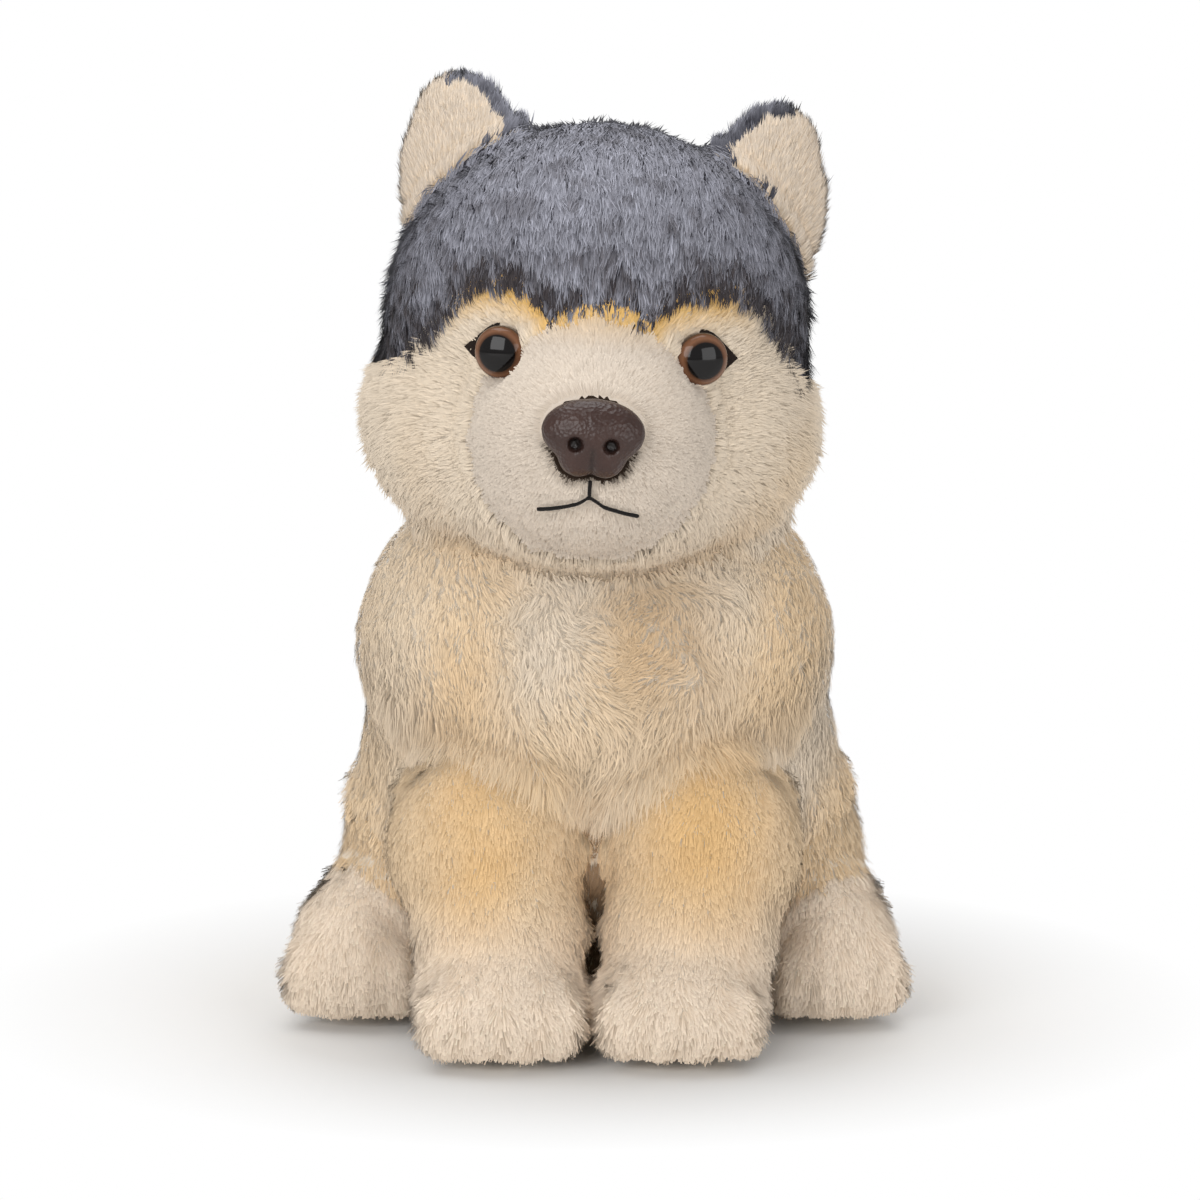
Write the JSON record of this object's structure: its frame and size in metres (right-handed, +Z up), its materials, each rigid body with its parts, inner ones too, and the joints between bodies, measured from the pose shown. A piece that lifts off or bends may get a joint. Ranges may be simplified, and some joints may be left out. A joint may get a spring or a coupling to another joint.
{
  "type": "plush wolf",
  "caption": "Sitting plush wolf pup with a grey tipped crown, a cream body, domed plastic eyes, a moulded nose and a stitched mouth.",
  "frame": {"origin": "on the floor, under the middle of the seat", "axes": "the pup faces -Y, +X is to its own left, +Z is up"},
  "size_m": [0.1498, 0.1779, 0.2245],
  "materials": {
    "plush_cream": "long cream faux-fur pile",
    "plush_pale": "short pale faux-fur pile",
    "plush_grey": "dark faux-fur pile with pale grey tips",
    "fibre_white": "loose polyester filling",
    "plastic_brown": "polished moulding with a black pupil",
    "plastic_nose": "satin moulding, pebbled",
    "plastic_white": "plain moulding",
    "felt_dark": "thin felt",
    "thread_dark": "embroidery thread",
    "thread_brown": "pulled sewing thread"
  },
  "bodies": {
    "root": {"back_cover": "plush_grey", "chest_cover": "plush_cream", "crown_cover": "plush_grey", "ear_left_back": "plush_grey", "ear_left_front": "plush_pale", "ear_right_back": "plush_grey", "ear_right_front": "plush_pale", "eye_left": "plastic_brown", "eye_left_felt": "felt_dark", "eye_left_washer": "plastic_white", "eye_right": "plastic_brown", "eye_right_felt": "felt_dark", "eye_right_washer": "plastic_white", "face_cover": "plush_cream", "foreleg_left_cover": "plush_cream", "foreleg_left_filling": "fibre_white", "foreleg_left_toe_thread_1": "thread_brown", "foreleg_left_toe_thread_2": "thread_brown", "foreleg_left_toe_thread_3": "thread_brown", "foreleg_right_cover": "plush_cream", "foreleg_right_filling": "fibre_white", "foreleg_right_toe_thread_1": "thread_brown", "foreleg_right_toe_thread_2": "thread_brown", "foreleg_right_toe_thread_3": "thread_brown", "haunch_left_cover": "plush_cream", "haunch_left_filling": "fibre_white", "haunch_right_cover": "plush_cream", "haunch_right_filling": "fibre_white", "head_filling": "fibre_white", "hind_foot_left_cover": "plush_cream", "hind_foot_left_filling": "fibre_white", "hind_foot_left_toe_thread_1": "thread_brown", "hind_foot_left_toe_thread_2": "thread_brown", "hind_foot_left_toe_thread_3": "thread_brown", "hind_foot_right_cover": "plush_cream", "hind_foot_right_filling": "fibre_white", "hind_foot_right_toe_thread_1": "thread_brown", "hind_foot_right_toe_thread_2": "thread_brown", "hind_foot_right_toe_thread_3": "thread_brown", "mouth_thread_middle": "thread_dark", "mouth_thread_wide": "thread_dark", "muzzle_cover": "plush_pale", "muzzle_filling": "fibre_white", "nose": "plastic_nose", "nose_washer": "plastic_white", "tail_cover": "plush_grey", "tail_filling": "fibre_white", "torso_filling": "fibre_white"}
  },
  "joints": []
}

--------

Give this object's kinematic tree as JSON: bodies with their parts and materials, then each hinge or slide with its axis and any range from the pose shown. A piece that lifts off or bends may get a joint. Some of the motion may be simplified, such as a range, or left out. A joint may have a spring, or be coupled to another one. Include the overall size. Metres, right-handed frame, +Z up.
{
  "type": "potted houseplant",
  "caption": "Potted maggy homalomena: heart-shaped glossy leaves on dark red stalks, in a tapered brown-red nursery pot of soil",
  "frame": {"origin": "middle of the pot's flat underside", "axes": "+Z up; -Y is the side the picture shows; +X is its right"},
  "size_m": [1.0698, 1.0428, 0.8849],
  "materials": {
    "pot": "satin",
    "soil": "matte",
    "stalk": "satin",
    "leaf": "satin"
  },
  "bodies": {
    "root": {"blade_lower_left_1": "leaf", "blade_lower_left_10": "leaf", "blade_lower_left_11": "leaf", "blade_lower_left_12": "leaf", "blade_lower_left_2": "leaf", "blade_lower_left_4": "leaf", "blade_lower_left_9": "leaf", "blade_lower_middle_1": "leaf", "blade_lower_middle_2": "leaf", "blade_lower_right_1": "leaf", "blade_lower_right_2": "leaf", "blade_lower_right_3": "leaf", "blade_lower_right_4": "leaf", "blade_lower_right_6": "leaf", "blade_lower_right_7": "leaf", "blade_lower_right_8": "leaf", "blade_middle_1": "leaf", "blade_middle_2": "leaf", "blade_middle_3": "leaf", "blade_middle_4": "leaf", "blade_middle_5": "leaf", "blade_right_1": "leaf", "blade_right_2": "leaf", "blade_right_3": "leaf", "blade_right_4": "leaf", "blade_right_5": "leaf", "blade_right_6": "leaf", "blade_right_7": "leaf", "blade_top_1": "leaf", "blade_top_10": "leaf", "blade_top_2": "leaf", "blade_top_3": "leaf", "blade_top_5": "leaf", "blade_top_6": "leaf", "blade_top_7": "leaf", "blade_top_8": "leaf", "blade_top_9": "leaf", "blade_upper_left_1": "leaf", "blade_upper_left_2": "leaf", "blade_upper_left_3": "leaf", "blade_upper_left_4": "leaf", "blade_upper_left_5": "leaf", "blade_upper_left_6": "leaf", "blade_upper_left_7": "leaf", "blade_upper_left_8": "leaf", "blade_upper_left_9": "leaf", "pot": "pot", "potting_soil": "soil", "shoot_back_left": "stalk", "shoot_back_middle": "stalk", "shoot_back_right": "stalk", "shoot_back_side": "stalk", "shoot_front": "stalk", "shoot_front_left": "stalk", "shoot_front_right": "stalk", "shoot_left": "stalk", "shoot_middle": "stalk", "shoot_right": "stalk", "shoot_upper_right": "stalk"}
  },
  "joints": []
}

--------

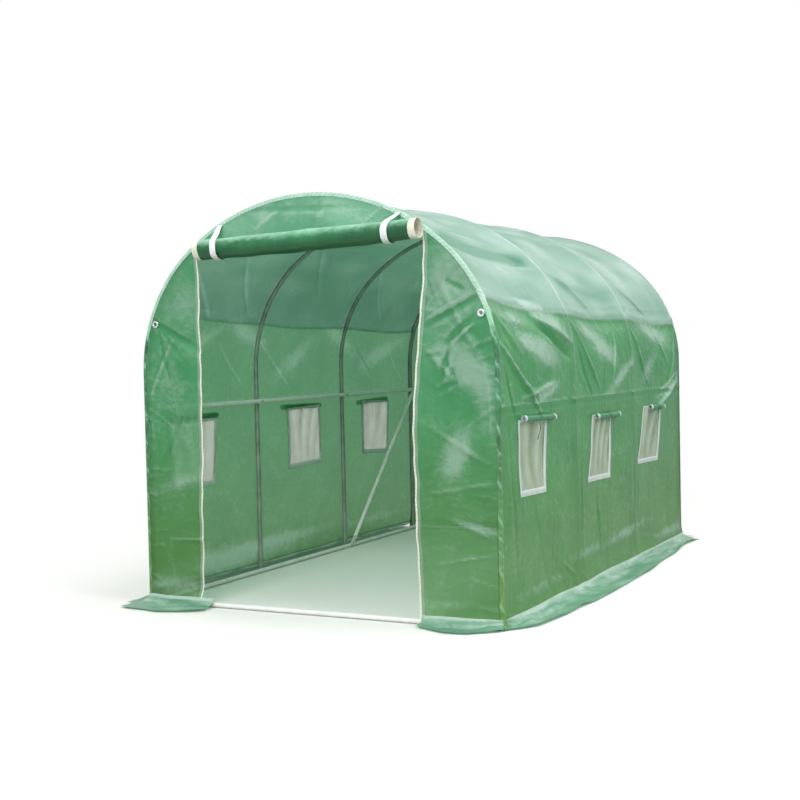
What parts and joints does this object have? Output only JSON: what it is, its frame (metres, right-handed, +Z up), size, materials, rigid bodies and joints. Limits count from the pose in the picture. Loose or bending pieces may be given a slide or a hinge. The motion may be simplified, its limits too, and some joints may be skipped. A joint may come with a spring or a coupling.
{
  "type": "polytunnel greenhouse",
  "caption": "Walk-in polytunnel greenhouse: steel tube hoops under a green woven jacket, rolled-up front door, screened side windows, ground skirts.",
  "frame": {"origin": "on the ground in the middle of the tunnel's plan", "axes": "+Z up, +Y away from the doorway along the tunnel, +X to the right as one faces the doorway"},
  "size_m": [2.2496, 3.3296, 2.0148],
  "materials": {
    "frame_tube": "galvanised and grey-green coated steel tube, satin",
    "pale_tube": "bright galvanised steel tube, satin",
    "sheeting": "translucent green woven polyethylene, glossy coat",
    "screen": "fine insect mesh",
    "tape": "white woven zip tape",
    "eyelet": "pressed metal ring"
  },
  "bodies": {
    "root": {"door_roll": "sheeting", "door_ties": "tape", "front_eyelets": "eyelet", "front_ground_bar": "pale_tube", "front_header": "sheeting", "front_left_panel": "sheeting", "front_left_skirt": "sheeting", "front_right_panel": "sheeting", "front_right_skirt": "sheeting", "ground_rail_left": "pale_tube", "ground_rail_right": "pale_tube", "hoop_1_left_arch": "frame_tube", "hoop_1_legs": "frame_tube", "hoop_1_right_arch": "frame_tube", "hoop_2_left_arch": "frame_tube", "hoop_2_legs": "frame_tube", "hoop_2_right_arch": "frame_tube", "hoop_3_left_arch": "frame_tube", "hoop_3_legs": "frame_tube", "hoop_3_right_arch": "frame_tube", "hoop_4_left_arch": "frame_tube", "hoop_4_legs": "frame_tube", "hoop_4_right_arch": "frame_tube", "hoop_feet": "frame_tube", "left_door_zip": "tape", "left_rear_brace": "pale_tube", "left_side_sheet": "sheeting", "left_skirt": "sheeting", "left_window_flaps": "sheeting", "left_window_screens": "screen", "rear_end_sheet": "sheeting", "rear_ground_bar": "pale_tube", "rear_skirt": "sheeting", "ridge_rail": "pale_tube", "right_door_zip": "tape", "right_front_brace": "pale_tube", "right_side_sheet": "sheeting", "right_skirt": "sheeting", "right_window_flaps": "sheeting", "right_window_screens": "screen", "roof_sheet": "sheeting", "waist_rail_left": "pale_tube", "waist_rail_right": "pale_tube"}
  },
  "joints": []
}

--------

_Exercise brief:_
Find how many lines include the string "pose" and report that number alone.

_Result:_
3